Two sources of inspiration lingered from before: women and working-class identification. In turning to his working-class roots, he had trouble finding new things to say (the best new songs were “Youngstown” and “Galveston Bay”). If he had grown, it was definitely as a guitar player—he plucked galaxies of sound out of these spare songs, and audiences were respectfully quiet enough to give at least the sound of the new Bruce a humbling audacity. He also found his footing on another subject, with a song called “Turning into Elvis,” about a man whose life starts falling apart with all the King's clichés: buying Caddies for strangers, gorging on peanut-butter-and-banana sandwiches, shooting out his TV set. “I'm turning into Elvis,” went the refrain, “and there's nothing I can do.” With a delivery that said “I'm beyond all this,” Springsteen laughed off the Presley curse once and for all.

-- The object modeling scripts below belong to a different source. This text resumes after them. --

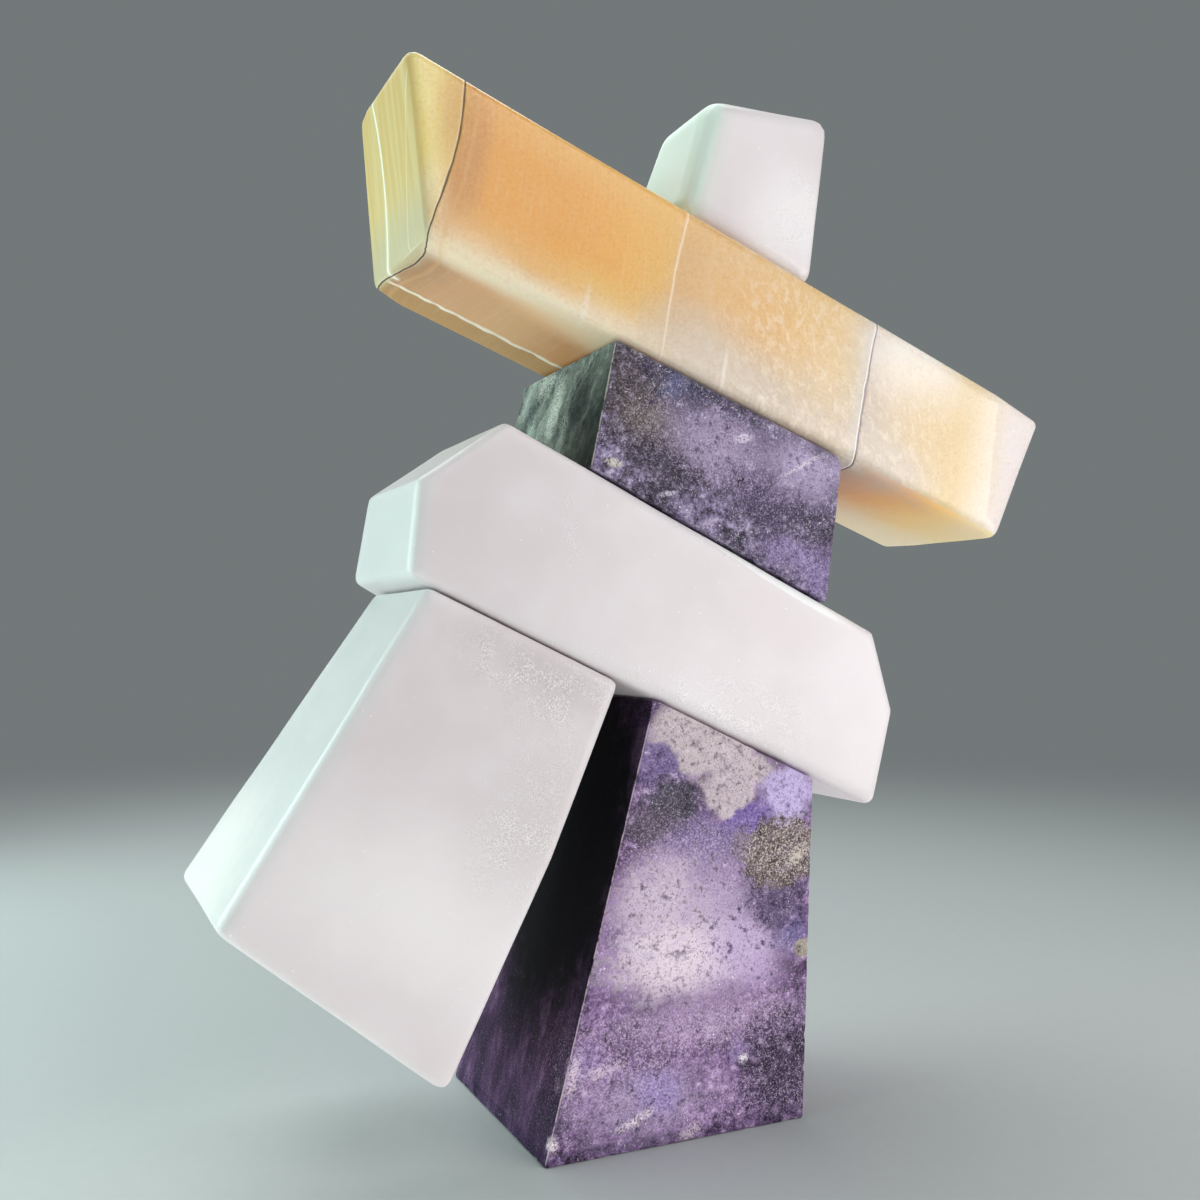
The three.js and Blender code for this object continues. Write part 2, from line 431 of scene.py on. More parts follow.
@dataclass(frozen=True)
class Cloud:
    """A patch in a stone: an ellipsoid of its own colour, with a soft or ragged edge."""

    centre: Triple
    radii: Triple
    hue: int = 0xFFFFFF
    turn: float = 0.0
    soft: float = 0.35
    ragged: float = 1.2
    strength: float = 1.0

    def mask(self, shader: Shader, place: Channel, wander: Channel) -> Channel:
        """Where the patch is.

        Args:
            shader: The shader that it is part of.
            place: The place in millimetres.
            wander: A cloudy value that makes the edge ragged.

        Returns:
            Up to the patch's strength inside, and 0 outside.
        """
        reach = shader.length(shader.laid(place, self.radii, self.turn, centre=self.centre))
        edge = reach + (wander - 0.5) * self.ragged
        return shader.rise(edge, 1 + self.soft, 1 - self.soft) * self.strength

    def over(self, shader: Shader, place: Channel, wander: Channel, colour: Channel) -> Channel:
        """The patch over a colour.

        Args:
            shader: The shader that it is part of.
            place: The place in millimetres.
            wander: A cloudy value that makes the edge ragged.
            colour: The colour so far.

        Returns:
            The colour with the patch.
        """
        return shader.blend(self.mask(shader, place, wander), colour, tint(self.hue))


@dataclass(frozen=True)
class Alabaster:
    """White translucent stone, polished, with sugary crystals that catch the light."""

    name: str
    sugar: tuple[Cloud, ...]
    # Clouds of painted light and shade: patches made paler where light falls or greyer where shade gathers,
    # and painted highlights.
    light_and_shade_veils: tuple[Cloud, ...] = ()
    body: int = 0xE9E3E5
    # The left side's colour paints in the cool light that falls on that side.
    side: int = 0xDFDDDE
    flush: int = 0xDFD6D8
    frost: int = 0xF6F3F4
    gap: int = 0xC6BDC0
    crystal: int = 0xFFFFFF
    roughness: float = 0.36
    depth_mm: float = 9.0

    def make(self) -> bpy.types.Material:
        """Makes the material.

        Returns:
            The material of one white stone.
        """
        shader = Shader(self.name)
        place = shader.place()
        wander = shader.noise(place, 16, 4, 0.6)
        tone = shader.rise(shader.noise(place, 60, 2), 0.34, 0.66) * 0.7
        colour = shader.blend(tone, tint(self.body), tint(self.flush))
        colour = shader.blend(shader.rise(wander, 0.4, 0.75) * 0.15, colour, tint(self.frost))
        # Painted light: the left side takes the tint of the cool light from the left.
        colour = shader.blend(shader.rise(shader.measure("flank"), 9, 0.5), colour, tint(self.side))
        # Painted light and shade: the veils lighten or darken the colour where the lighting would.
        for painted_veil in self.light_and_shade_veils:
            colour = painted_veil.over(shader, place, wander, colour)
        grain = shader.noise(place, 0.5, 2, 0.6)
        clumps = shader.rise(shader.noise(place, 6, 4, 0.65), 0.36, 0.6)
        # Painted highlight: the arrises are whitened as if catching the light, and some sugar follows them.
        arris = shader.measure("arris")
        rim = shader.rise(arris, 2.8, 0.6)
        colour = shader.blend(rim * 0.2 | shader.rise(arris, 1.0, 0.5) * 0.55, colour, tint(self.crystal))
        sugar = rim * 0.3
        for cloud in self.sugar:
            sugar = sugar | cloud.mask(shader, place, wander)
        sugar = sugar * clumps
        colour = shader.blend(shader.rise(grain, 0.5, 0.4) * sugar * 0.3, colour, tint(self.gap), Way.SHADE)
        # The crystals and glints are white grains of the stone, and partly painted glints that stand in for
        # their sparkle.
        crystals = (shader.rise(grain, 0.51, 0.6) * 0.7 | shader.flecks(place, 1.0, 0.33, 0.7)) * sugar
        colour = shader.blend(crystals, colour, tint(self.crystal))
        glints = shader.flecks(place, 4.2, 0.4, 0.5) | shader.flecks(place, 2.1, 0.28, 0.15)
        colour = shader.blend(glints * 0.9, colour, tint(self.crystal))
        rough = self.roughness + (wander - 0.5) * 0.2 - crystals * 0.14
        height = (shader.noise(place, 3.2, 3) - 0.5) * 0.02 + (grain - 0.5) * (0.004 + sugar * 0.006)
        return shader.close({
            "Base Color": colour,
            "Roughness": rough,
            "Normal": shader.relief(height),
            "Subsurface Weight": 0.35,
            "Subsurface Radius": (0.9, 0.85, 0.8),
            "Subsurface Scale": self.depth_mm * MM,
            "Coat Weight": 0.15,
            "Coat Roughness": 0.12,
        })


@dataclass(frozen=True)
class Layer:
    """The layer of rock that a violet stone's left side is cut through."""

    stops: Stops
    bands: Triple
    hairs: Triple
    turn: float
    tip: float = 0.0
    curl: float = 0.0

    def colour(self, shader: Shader, place: Channel, grit: Channel) -> Channel:
        """The layer's colour.

        Args:
            shader: The shader that it is part of.
            place: The place in millimetres.
            grit: The stone's finest grain.

        Returns:
            The colour.
        """
        bands = shader.noise(shader.laid(place, self.bands, self.turn, self.tip), 1, 4, 0.55, self.curl)
        hairs = shader.noise(shader.laid(place, self.hairs, self.turn, self.tip), 1, 2)
        tone = bands * 0.66 + hairs * 0.22 + grit * 0.12
        return shader.ramp((tone - 0.5) * 2.1 + 0.5, self.stops)


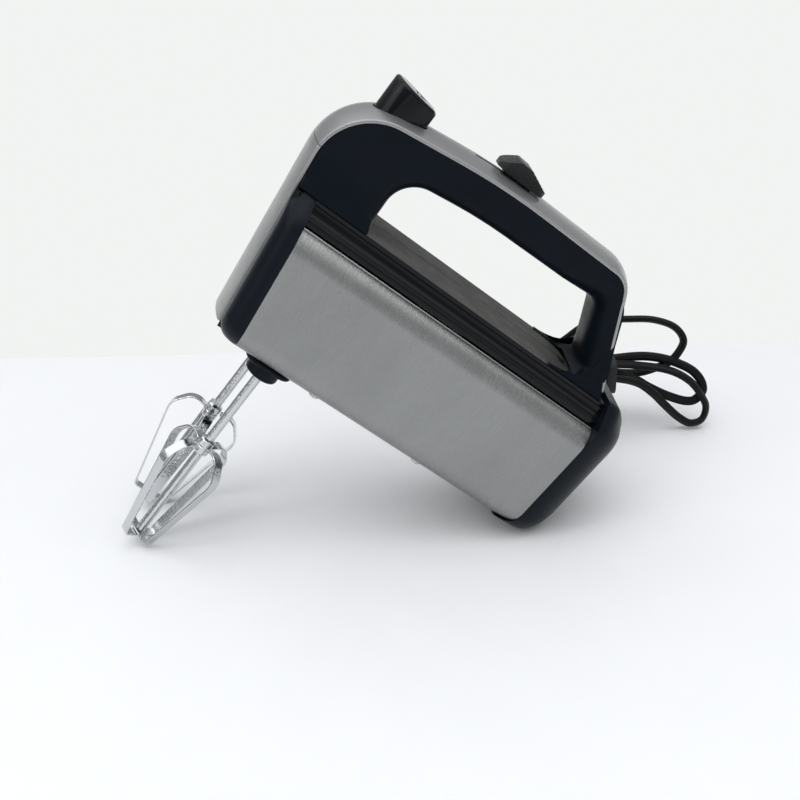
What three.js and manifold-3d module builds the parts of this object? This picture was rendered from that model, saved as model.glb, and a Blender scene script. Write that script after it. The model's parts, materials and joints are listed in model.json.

One of the more troubling moments from this tour came during
Joad
's final song, which took the disc home on a sour note. He sang “My Best Was Never Good Enough for You” directly to his audience, and its mean-spirited overtones were unmistakable. Based on Jim Thomson's darkly comic novel
The Killer Inside Me
(1952), in which a psychopath Texas deputy, Lou Ford, throws suspicion off himself by engaging in dreary small talk with his fellow cops, “My Best” came from some creepy place in Springsteen's sensibility, where the smallest misstep conjured the largest of chips on his shoulder. Perhaps this mistrust and resentment was all of a piece with his infamous magnanimity. Why didn't he simply direct this song at his critics? Both
Lucky Town
and
Human Touch
were hits, after all, and none of the medium-sized halls on this tour were anything but sold out. His audience made an odd target for such bitterness.

*   *   *

To his credit, Springsteen sensed something was missing, and by early 1995 he'd called his E Streeters in for a studio reunion to work on at least nine extra tracks for his long-awaited
Greatest Hits
and, ultimately, the worldwide reunion tour that began in Europe in the spring of 1999. A documentary by Ernie Fritz in 1996,
Blood Brothers,
showed the development of the new songs, “Blood Brothers,” “Secret Garden,” and “Back in Your Arms,” along with “Murder Incorporated” and “Hard Land,” both left over from
Born in the U.S.A.
sessions. So far this has been our only glimpse of Springsteen at work in the studio, and the sessions seem relaxed and productive. But Fritz eavesdropped on an even more entrenched stereotype: the men at work with the women as backup singers who looked after the kids.

If Springsteen is the “new man” he writes songs about, there were enough contradictions here to make you wonder. For starters, both Landau and Barbara Carr manage Springsteen, and Carr is Dave Marsh's wife. Landau is everywhere in this film—hiring an orchestrator, calling the record label, operating as Springsteen's sounding board for things like song selections and project titles. So where's Carr? Landau pontificates as only a former critic can, and fails to spin a song-sequence phone call into a larger subtext. You're thankful that Springsteen has someone this knowledgeable on board, but Landau makes a supercilious screen presence. Wife Patti Scialfa shows up for background vocals on some tracks and brings the kids by the control room during one session (there's charming footage of Springsteen teaching his son to say the word “guitar”).